* DATASET RECORDS:
═══

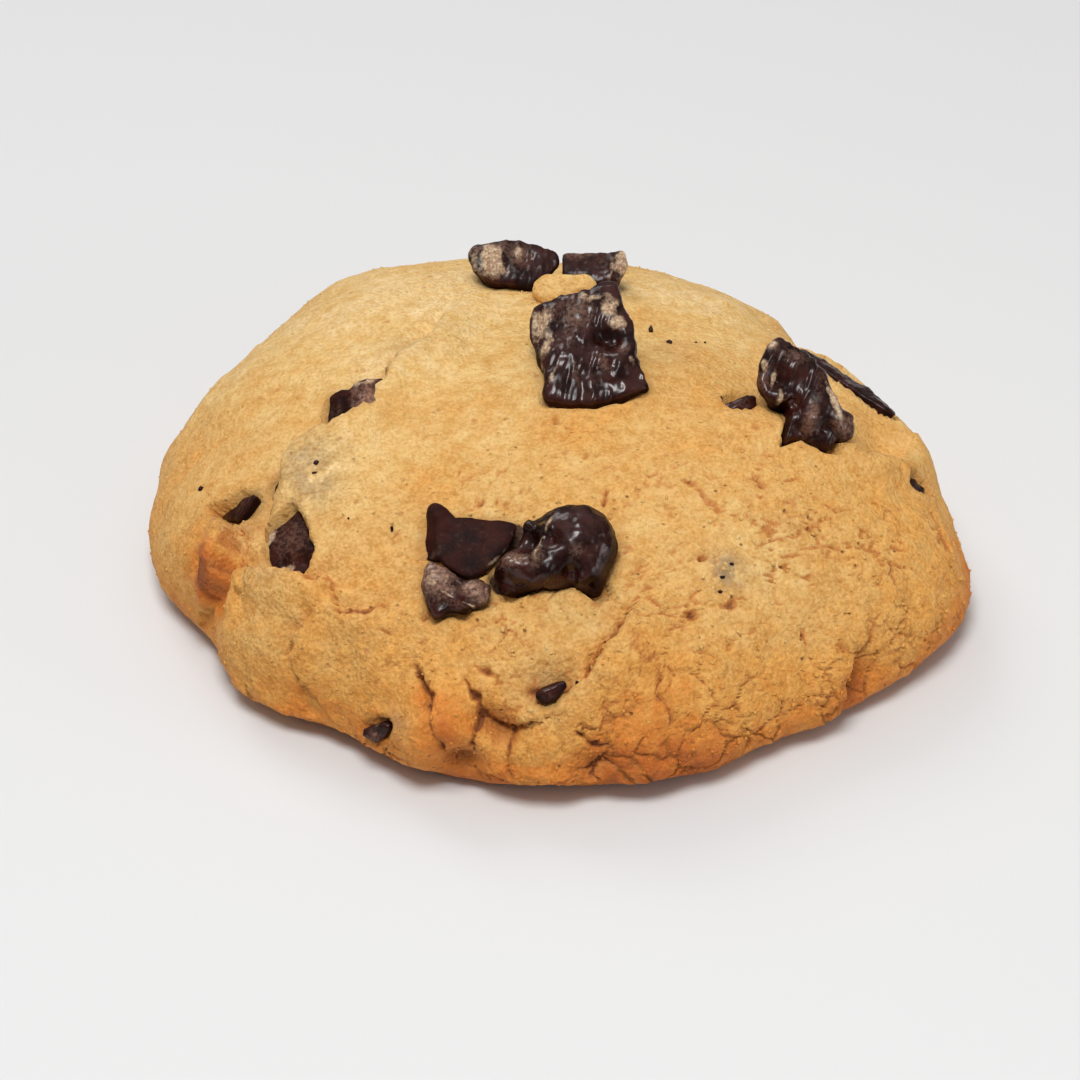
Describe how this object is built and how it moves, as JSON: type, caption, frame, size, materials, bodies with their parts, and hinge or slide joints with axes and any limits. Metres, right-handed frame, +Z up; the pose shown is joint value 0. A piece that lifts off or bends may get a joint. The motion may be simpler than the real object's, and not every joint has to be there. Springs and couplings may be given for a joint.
{
  "type": "chocolate chunk cookie",
  "caption": "Thick round baked cookie with a lumpy domed crust, a flat base, and dark chocolate chunks set in pockets in the dough.",
  "frame": {"origin": "on the flat base plane, under the middle of the cookie", "axes": "+Z up from the flat base through the dome, -Y towards the side that faces the picture's camera, +X to that camera's right"},
  "size_m": [0.0901, 0.0896, 0.0308],
  "materials": {
    "baked_dough": "matte golden crust, browner at the rim, finely grained and cracked",
    "dark_chocolate": "dark chocolate, part glossy and part dull, with pale bloom"
  },
  "bodies": {
    "root": {"dough": "baked_dough", "dough_knob": "baked_dough", "chunk_front_flat": "dark_chocolate", "chunk_front_glossy": "dark_chocolate", "chunk_front_pale": "dark_chocolate", "chunk_crown": "dark_chocolate", "chunk_back_left": "dark_chocolate", "chunk_back_right": "dark_chocolate", "chunk_right": "dark_chocolate", "chunk_right_edge": "dark_chocolate", "chunk_right_sliver": "dark_chocolate", "chunk_left_back": "dark_chocolate", "chunk_left": "dark_chocolate", "chunk_left_top": "dark_chocolate", "chunk_left_slit": "dark_chocolate", "chunk_rim": "dark_chocolate", "chunk_sunken": "dark_chocolate", "chunk_far_right": "dark_chocolate"}
  },
  "joints": []
}
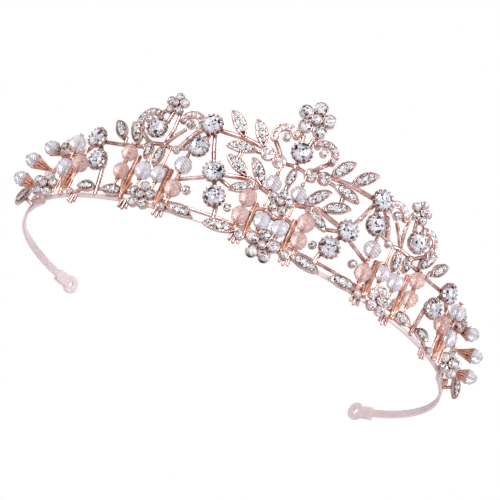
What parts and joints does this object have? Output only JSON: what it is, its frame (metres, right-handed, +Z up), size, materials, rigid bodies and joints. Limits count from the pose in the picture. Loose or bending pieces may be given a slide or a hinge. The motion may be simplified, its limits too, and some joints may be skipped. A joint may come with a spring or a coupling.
{
  "type": "bridal tiara",
  "caption": "Curved headband tiara with filigree stems, pave leaves and scrolls, claw-set crystals, stone flowers and threaded beads, ending in pierced loops.",
  "frame": {"origin": "centre of the tiara's footprint, on the surface that it stands on", "axes": "+X towards the wearer's right-hand end of the picture, -Y towards the front, +Z up"},
  "size_m": [0.151, 0.1145, 0.0512],
  "materials": {
    "band_metal": "satin pale rose plate",
    "rose_gold": "polished rose gold plate",
    "crystal": "faceted foiled crystal",
    "small_stone": "faceted pave stone",
    "clear_bead": "faceted clear bead",
    "peach_bead": "frosted peach bead"
  },
  "bodies": {
    "root": {"headband": "band_metal", "left_end_loop": "band_metal", "right_end_loop": "band_metal", "upper_rail": "rose_gold", "centre_stems": "rose_gold", "left_inner_stems": "rose_gold", "right_inner_stems": "rose_gold", "left_side_stems": "rose_gold", "right_side_stems": "rose_gold", "left_outer_stems": "rose_gold", "right_outer_stems": "rose_gold", "centre_leaf": "rose_gold", "left_inner_leaves": "rose_gold", "right_inner_leaves": "rose_gold", "left_side_leaves": "rose_gold", "right_side_leaves": "rose_gold", "left_border_leaves": "rose_gold", "right_border_leaves": "rose_gold", "left_centre_scroll": "rose_gold", "right_centre_scroll": "rose_gold", "left_side_scrolls": "rose_gold", "right_side_scrolls": "rose_gold", "top_flower_setting": "rose_gold", "middle_flower_setting": "rose_gold", "front_flower_setting": "rose_gold", "left_side_flower_setting": "rose_gold", "right_side_flower_setting": "rose_gold", "left_band_flower_setting": "rose_gold", "right_band_flower_setting": "rose_gold", "left_end_flower_settings": "rose_gold", "right_end_flower_settings": "rose_gold", "centre_flower_stones": "small_stone", "left_flower_stones": "small_stone", "right_flower_stones": "small_stone", "centre_claw_cup": "rose_gold", "left_claw_cups": "rose_gold", "right_claw_cups": "rose_gold", "centre_crystal": "crystal", "left_crystals": "crystal", "right_crystals": "crystal", "left_small_bezels": "rose_gold", "right_small_bezels": "rose_gold", "left_small_stones": "small_stone", "right_small_stones": "small_stone", "centre_pave_stones": "small_stone", "left_pave_stones": "small_stone", "right_pave_stones": "small_stone", "left_bead_wires": "rose_gold", "right_bead_wires": "rose_gold", "left_bell_caps": "rose_gold", "right_bell_caps": "rose_gold", "left_clear_beads": "clear_bead", "right_clear_beads": "clear_bead", "left_peach_beads": "peach_bead", "right_peach_beads": "peach_bead"},
    "left_drop_bead_body": {"left_drop_bead": "clear_bead"},
    "right_drop_bead_body": {"right_drop_bead": "clear_bead"},
    "left_striped_bead_body": {"left_striped_bead": "clear_bead"},
    "right_striped_bead_body": {"right_striped_bead": "clear_bead"}
  },
  "joints": [
    {"name": "left_drop_bead_spin", "type": "hinge", "parent": "root", "child": "left_drop_bead_body", "pos_m": [-0.00376, -0.0547, 0.02264], "axis": [0, 0, 1], "continuous": true},
    {"name": "right_drop_bead_spin", "type": "hinge", "parent": "root", "child": "right_drop_bead_body", "pos_m": [0.00376, -0.0547, 0.02264], "axis": [0, 0, 1], "continuous": true},
    {"name": "left_striped_bead_spin", "type": "hinge", "parent": "root", "child": "left_striped_bead_body", "pos_m": [-0.02888, -0.04886, 0.01889], "axis": [0, 0, 1], "continuous": true},
    {"name": "right_striped_bead_spin", "type": "hinge", "parent": "root", "child": "right_striped_bead_body", "pos_m": [0.02888, -0.04886, 0.01889], "axis": [0, 0, 1], "continuous": true}
  ]
}
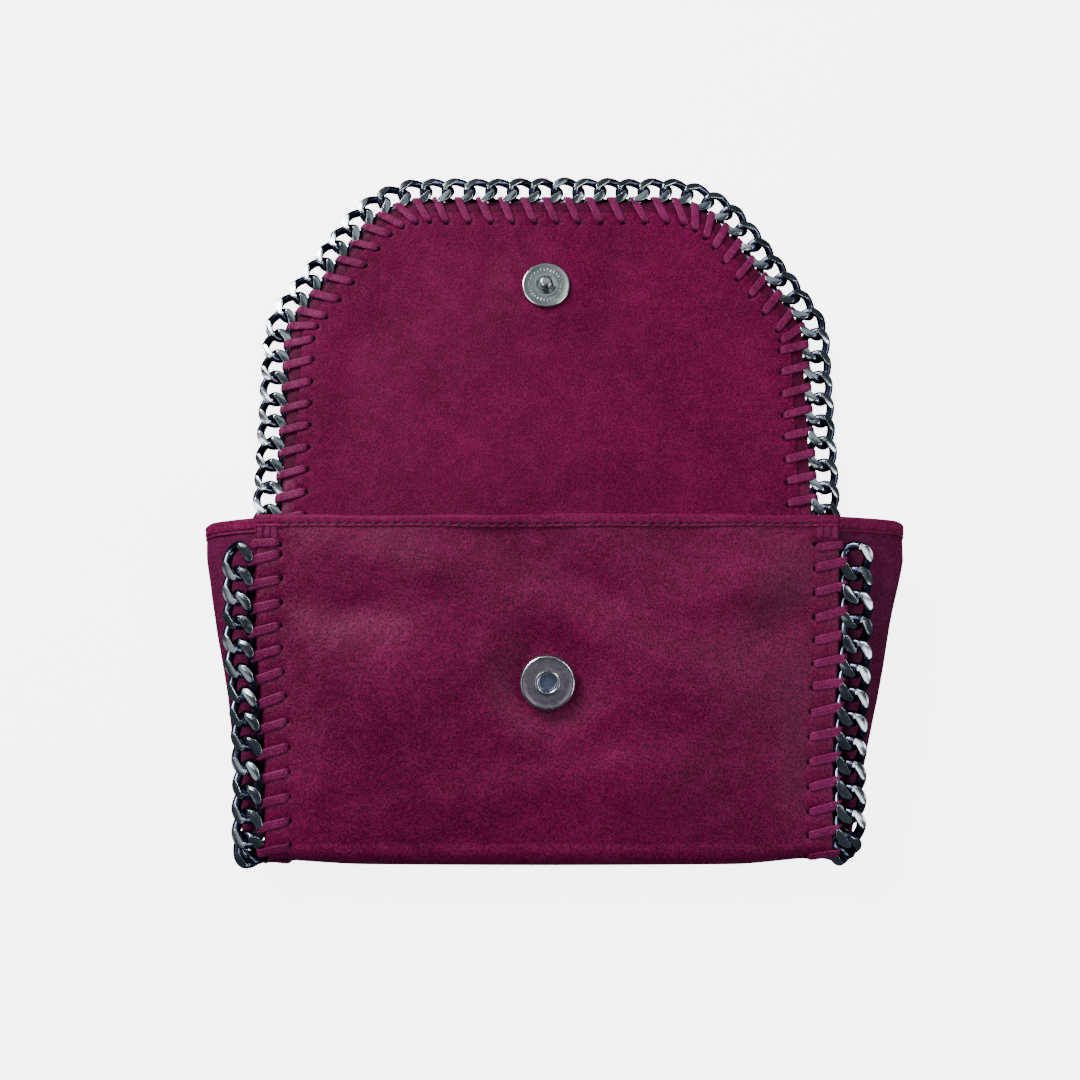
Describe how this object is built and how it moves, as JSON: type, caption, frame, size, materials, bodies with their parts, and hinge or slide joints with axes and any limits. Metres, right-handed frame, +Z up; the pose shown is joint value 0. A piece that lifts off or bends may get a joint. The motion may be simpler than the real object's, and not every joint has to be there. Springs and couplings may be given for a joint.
{
  "type": "flap wallet",
  "caption": "Small burgundy leather flap wallet with side gussets, a magnetic snap and a metal chain laced along its edges, shown with the flap open.",
  "frame": {"origin": "under the middle of the whole outline, on the surface that the wallet lies on", "axes": "+X across the wallet to its right side, +Y from the bottom fold to the tip of the open flap, +Z up from the back panel to the front panel"},
  "size_m": [0.232, 0.2564, 0.039],
  "materials": {
    "leather": "soft burgundy leather with a fine matt grain",
    "facing": "burgundy facing, matt",
    "hem": "turned and stitched edge",
    "lace": "flat lace, satin",
    "lining": "dark suede-like lining",
    "board": "plain stiffening board",
    "chain": "dark gunmetal plating with bright cut facets",
    "snap": "satin gunmetal",
    "magnet": "bare ferrite"
  },
  "bodies": {
    "pouch": {"back_panel": "leather", "bottom_panel": "leather", "back_board": "board", "back_lining": "lining", "slip_pocket": "lining", "bottom_lining": "lining", "gusset_left": "leather", "gusset_right": "leather", "gusset_hem_left": "hem", "gusset_hem_right": "hem", "chain_back_left": "chain", "chain_back_right": "chain", "chain_bottom_left": "chain", "chain_bottom_right": "chain", "lacing_back_left": "lace", "lacing_back_right": "lace", "fold_strip_bottom": "leather", "fold_strip_back": "leather"},
    "front": {"front_panel": "leather", "front_hem": "hem", "front_board": "board", "front_lining": "lining", "snap_socket_cap": "snap", "snap_magnet": "magnet", "snap_socket_base": "snap", "snap_socket_washer": "snap", "chain_front_left": "chain", "chain_front_right": "chain", "lacing_front_left": "lace", "lacing_front_right": "lace"},
    "flap_bridge": {"bridge_panel": "leather", "bridge_facing": "facing", "chain_bridge_left": "chain", "chain_bridge_right": "chain", "lacing_bridge_left": "lace", "lacing_bridge_right": "lace", "fold_strip_flap": "leather"},
    "flap": {"flap_panel": "leather", "flap_facing": "facing", "snap_stud_plate": "snap", "snap_stud": "snap", "snap_stud_washer": "snap", "chain_flap": "chain", "lacing_flap": "lace"}
  },
  "joints": [
    {"name": "mouth_hinge", "type": "hinge", "parent": "pouch", "child": "front", "pos_m": [0, -0.11872, 0.01545], "axis": [1, 0, 0], "range_deg": [-4.5, 0], "deforming": ["gusset_left", "gusset_right", "gusset_hem_left", "gusset_hem_right", "fold_strip_bottom"]},
    {"name": "flap_fold", "type": "hinge", "parent": "pouch", "child": "flap_bridge", "pos_m": [0, -0.00806, 0.00345], "axis": [1, 0, 0], "range_deg": [0, 93.75], "deforming": ["fold_strip_back"]},
    {"name": "flap_front_fold", "type": "hinge", "parent": "flap_bridge", "child": "flap", "pos_m": [0, 0.02595, 0.00345], "axis": [1, 0, 0], "range_deg": [0, 93.75], "deforming": ["fold_strip_flap"]}
  ],
  "couplings": [
    {"joint": "flap_front_fold", "follows": "flap_fold", "ratio": 1},
    {"joint": "mouth_hinge", "follows": "flap_fold", "ratio": -0.0479}
  ]
}
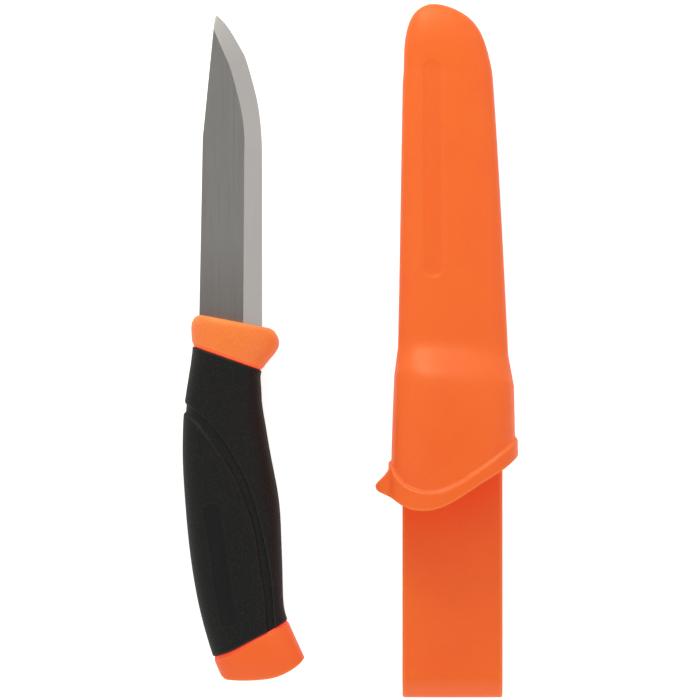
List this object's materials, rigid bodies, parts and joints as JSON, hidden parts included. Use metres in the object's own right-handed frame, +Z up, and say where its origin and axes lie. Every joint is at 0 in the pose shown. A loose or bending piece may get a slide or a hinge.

═══

* EXERCISE INSTRUCTIONS:
Copy in full each line that holds the word "bending".

* SOLUTION TO THE EXERCISE:
What parts and joints does this object have? Output only JSON: what it is, its frame (metres, right-handed, +Z up), size, materials, rigid bodies and joints. Limits count from the pose in the picture. Loose or bending pieces may be given a slide or a hinge. The motion may be simplified, its limits too, and some joints may be skipped. A joint may come with a spring or a coupling.
List this object's materials, rigid bodies, parts and joints as JSON, hidden parts included. Use metres in the object's own right-handed frame, +Z up, and say where its origin and axes lie. Every joint is at 0 in the pose shown. A loose or bending piece may get a slide or a hinge.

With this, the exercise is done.